(Raw records)
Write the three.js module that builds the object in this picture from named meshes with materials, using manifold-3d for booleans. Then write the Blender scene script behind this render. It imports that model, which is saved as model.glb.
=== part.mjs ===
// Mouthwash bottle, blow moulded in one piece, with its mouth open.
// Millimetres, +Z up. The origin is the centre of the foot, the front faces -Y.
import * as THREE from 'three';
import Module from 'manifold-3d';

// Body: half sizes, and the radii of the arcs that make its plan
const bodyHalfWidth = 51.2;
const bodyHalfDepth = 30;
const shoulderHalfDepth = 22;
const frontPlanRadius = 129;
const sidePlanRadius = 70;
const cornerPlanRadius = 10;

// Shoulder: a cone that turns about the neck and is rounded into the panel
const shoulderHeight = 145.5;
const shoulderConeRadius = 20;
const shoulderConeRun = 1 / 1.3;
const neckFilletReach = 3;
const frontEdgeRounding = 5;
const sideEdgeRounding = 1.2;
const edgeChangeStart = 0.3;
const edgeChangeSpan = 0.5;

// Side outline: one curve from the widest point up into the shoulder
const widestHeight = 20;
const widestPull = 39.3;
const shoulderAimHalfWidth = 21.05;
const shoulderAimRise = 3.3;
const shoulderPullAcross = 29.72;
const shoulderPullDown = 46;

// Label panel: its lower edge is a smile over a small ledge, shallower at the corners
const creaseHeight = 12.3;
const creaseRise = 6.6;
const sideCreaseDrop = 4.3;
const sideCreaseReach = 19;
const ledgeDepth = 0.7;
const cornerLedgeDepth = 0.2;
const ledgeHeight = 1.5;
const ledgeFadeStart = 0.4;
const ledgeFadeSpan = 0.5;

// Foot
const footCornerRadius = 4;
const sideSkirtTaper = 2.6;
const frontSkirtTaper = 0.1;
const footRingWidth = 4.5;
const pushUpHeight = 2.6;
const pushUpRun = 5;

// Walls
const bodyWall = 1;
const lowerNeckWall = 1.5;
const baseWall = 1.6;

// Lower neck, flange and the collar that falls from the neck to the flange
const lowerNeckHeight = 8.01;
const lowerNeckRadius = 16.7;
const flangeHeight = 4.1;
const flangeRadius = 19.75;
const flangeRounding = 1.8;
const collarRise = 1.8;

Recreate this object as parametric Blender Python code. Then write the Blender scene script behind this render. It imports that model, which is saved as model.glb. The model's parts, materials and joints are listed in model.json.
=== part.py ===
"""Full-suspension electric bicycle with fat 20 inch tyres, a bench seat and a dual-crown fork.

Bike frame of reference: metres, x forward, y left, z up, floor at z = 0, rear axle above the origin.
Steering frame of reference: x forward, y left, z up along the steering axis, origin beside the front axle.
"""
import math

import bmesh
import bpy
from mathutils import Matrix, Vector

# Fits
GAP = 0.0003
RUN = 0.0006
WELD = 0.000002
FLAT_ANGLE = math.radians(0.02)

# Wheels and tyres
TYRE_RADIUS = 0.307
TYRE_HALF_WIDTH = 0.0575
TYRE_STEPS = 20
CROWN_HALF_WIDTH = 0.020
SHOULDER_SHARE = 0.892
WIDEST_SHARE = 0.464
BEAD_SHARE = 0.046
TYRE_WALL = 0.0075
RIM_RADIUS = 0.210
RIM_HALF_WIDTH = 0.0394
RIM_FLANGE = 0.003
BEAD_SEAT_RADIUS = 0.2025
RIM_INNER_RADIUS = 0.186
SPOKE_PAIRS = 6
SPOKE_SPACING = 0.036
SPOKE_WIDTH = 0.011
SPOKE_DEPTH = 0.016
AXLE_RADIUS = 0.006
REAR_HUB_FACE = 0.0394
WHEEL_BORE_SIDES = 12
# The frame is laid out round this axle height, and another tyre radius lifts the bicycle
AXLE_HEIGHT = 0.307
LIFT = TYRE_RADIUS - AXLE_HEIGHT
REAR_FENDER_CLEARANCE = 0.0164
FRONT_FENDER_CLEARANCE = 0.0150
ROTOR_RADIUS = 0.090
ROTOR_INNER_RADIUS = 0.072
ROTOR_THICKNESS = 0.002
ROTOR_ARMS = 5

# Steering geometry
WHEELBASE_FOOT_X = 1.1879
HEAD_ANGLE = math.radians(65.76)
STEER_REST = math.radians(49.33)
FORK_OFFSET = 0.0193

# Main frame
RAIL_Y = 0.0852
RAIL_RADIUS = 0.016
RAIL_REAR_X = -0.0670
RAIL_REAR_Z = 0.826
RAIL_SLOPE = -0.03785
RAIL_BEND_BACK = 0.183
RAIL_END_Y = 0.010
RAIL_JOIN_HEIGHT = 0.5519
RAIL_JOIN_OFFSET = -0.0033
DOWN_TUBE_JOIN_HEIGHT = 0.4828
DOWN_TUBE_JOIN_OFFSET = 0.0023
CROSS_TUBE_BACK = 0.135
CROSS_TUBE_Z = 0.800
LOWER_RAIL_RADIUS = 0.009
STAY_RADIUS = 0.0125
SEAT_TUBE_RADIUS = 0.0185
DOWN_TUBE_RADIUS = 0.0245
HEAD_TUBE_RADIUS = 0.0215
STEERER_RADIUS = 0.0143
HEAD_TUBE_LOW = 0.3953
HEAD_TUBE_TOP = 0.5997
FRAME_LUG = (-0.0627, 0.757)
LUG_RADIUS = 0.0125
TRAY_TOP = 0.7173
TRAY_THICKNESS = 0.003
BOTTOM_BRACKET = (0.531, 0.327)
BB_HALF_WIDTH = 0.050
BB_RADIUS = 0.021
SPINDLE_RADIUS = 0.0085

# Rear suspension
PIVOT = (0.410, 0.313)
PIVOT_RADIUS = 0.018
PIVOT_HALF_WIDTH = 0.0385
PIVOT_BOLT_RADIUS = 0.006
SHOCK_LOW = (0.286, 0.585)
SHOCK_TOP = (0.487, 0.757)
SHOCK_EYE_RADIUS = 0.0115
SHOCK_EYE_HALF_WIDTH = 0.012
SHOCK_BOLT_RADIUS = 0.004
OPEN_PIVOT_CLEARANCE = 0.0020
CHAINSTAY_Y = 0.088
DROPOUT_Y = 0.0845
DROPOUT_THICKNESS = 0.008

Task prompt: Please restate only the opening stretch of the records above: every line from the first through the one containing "const edgeChangeSpan = 0.5;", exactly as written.

Written solution:
Write the three.js module that builds the object in this picture from named meshes with materials, using manifold-3d for booleans. Then write the Blender scene script behind this render. It imports that model, which is saved as model.glb.
=== part.mjs ===
// Mouthwash bottle, blow moulded in one piece, with its mouth open.
// Millimetres, +Z up. The origin is the centre of the foot, the front faces -Y.
import * as THREE from 'three';
import Module from 'manifold-3d';

// Body: half sizes, and the radii of the arcs that make its plan
const bodyHalfWidth = 51.2;
const bodyHalfDepth = 30;
const shoulderHalfDepth = 22;
const frontPlanRadius = 129;
const sidePlanRadius = 70;
const cornerPlanRadius = 10;

// Shoulder: a cone that turns about the neck and is rounded into the panel
const shoulderHeight = 145.5;
const shoulderConeRadius = 20;
const shoulderConeRun = 1 / 1.3;
const neckFilletReach = 3;
const frontEdgeRounding = 5;
const sideEdgeRounding = 1.2;
const edgeChangeStart = 0.3;
const edgeChangeSpan = 0.5;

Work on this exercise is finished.